Thats awful (elliot )
Glad your daughters coming home! x


----------



## AnthonyC (Sep 3, 2011)

My heart & prayers go out to you!


----------



## Yvonne G (Sep 3, 2011)

Do you think she would like to have Mr.? He's a pretty nice tortoise, about 40 years old, with quite a few years left in him. Been a pet with one family for most of those years.

How old was Elliot?


----------



## N2TORTS (Sep 3, 2011)

Mary Ann......your in my thoughts kiddo , I have been delt a few hard blows these past few days myself, I guess this what makes us strong , the quest to live and move on . A loss that includes saddness or grief cannot take away the good memorys. 
Hang in there kiddo ......and your friend too.........."Life is Better When Smiling" 

JD~


----------



## Torty Mom (Sep 3, 2011)

emysemys said:


> Do you think she would like to have Mr.? He's a pretty nice tortoise, about 40 years old, with quite a few years left in him. Been a pet with one family for most of those years.
> 
> How old was Elliot?


 Yvonne, he was 8 almost 9 years old. That is a sweet thought I appreciate it.

Thanks everyone, I really appreciate your well wishes, I am still a complete mess, at this point, I don't think I can pull myself together to face her.... I am suppose to be at her house decorating for her homecoming, just can't do it....... I need to go on a long drive, one way with a tropical destination..........


----------



## Yvonne G (Sep 3, 2011)

She needs you now, Mary Anne...I know its hard, but you need to pull yourself together for her sake. Get over there and put on a happy face for her. She's going to feel bad enough about the tortoise without you being sad too.

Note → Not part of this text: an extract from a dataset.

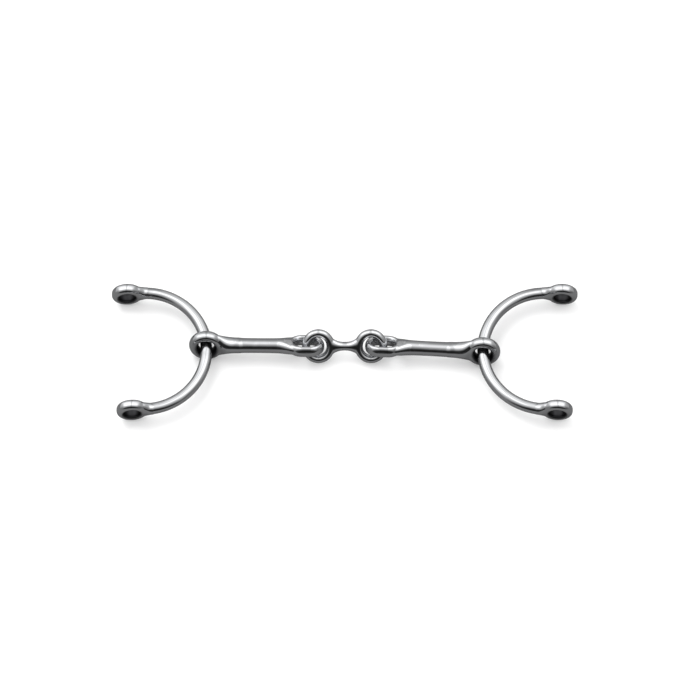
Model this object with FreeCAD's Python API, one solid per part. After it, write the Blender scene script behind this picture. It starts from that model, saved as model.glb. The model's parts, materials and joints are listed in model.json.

I was going to suggest meeting you halfway between here and there to bring you Mr. but I think it might be more fun for the both of you if (when she feels up to it) you both drive up here and "take the tour." We'll do lunch and talk turtles and, if she wants him, you can take Mr. back home with you.


----------



## Torty Mom (Sep 3, 2011)

Thanks Yvonne, sounds life a wonderful day. I'll let her know as soon as I can. He husband just called and she will be home at 11:15. I put my big girl panties on and we decorated her home, my boy's even helped. I have great kids! I was doing good for the last hour but not so good now. Sh*t is about to hit the fan.. my pits are sweating and I feel like I can projectile vomit, anyone wanna take my place? Please???? I have 14 minutes left.......


----------



## lynnedit (Sep 3, 2011)

You are doing it. Get through it as best you can, then think about Yvonne's offer, which is a wonderful opportunity when everyone is ready.


----------



## CtTortoiseMom (Sep 3, 2011)

Torty Mom said:


> Thanks Yvonne, sounds life a wonderful day. I'll let her know as soon as I can. He husband just called and she will be home at 11:15. I put my big girl panties on and we decorated her home, my boy's even helped. I have great kids! I was doing good for the last hour but not so good now. Sh*t is about to hit the fan.. my pits are sweating and I feel like I can projectile vomit, anyone wanna take my place? Please???? I have 14 minutes left.......



Let us know how it goes. Keep pointing out the positives. She's home, she's going to recover and most importantly she has you as a friend.


----------



## Jacqui (Sep 3, 2011)

I hope the telling went well. Sorta know what your going thru. I couple of weeks ago, due to an accident, a couple of hatchlings died under my care. I wanted to crawl into a hole, even now it's hard to talk about. I decided to face the person who gave them to me and let him know immediately, but I really would have rather just pretended it never happened. Just get it over with and then it will be sooner before you can all move on.

I know this was more serious and the tortoise important to the health of your friend, so I am not belittling that at all. I hope she takes Mister, because he really needs her. Sounds like they could both use each other right now get over the hurts and move on.


----------



## Torty Mom (Sep 3, 2011)

CtTortoiseMom said:


> Torty Mom said:
> 
> 
> > Thanks Yvonne, sounds life a wonderful day. I'll let her know as soon as I can. He husband just called and she will be home at 11:15. I put my big girl panties on and we decorated her home, my boy's even helped. I have great kids! I was doing good for the last hour but not so good now. Sh*t is about to hit the fan.. my pits are sweating and I feel like I can projectile vomit, anyone wanna take my place? Please???? I have 14 minutes left.......
> ...



Thanks Erin, your post had me cry with happy tears this time. 



Jacqui said:


> I hope the telling went well. Sorta know what your going thru. I couple of weeks ago, due to an accident, a couple of hatchlings died under my care. I wanted to crawl into a hole, even now it's hard to talk about. I decided to face the person who gave them to me and let him know immediately, but I really would have rather just pretended it never happened. Just get it over with and then it will be sooner before you can all move on.
> 
> I know this was more serious and the tortoise important to the health of your friend, so I am not belittling that at all. I hope she takes Mister, because he really needs her. Sounds like they could both use each other right now get over the hurts and move on.


Thanks Jacqui, I understand what you mean.


----------



## terryo (Sep 3, 2011)

Ah Mary Anne, I just read these posts. I'm so sorry..........be strong.


----------



## Torty Mom (Sep 3, 2011)

Lisa is doing amazingly well, blood pressure is normal, pulse is running around 90. My hub just made her a pepper jack cheese quasadila, and she ate half. We spoke a little about Elliott, trying to brainstorm what could have happened. Thanks for all your words of support you guys are awesome. I'm glad you guys are my friends, your words and encouragement help me get thru an aweful day. 

Angela, thank you so much for letting me cry on your shoulder last night, it meant the world to me. I really appreciate it, and it helped me get thru today. 

From the bottom of my heart I thank you all for being there for me!!


----------



## Jacqui (Sep 3, 2011)

Glad she is doing well and can talk about Elliott. She is lucky to have the support of both of you.


----------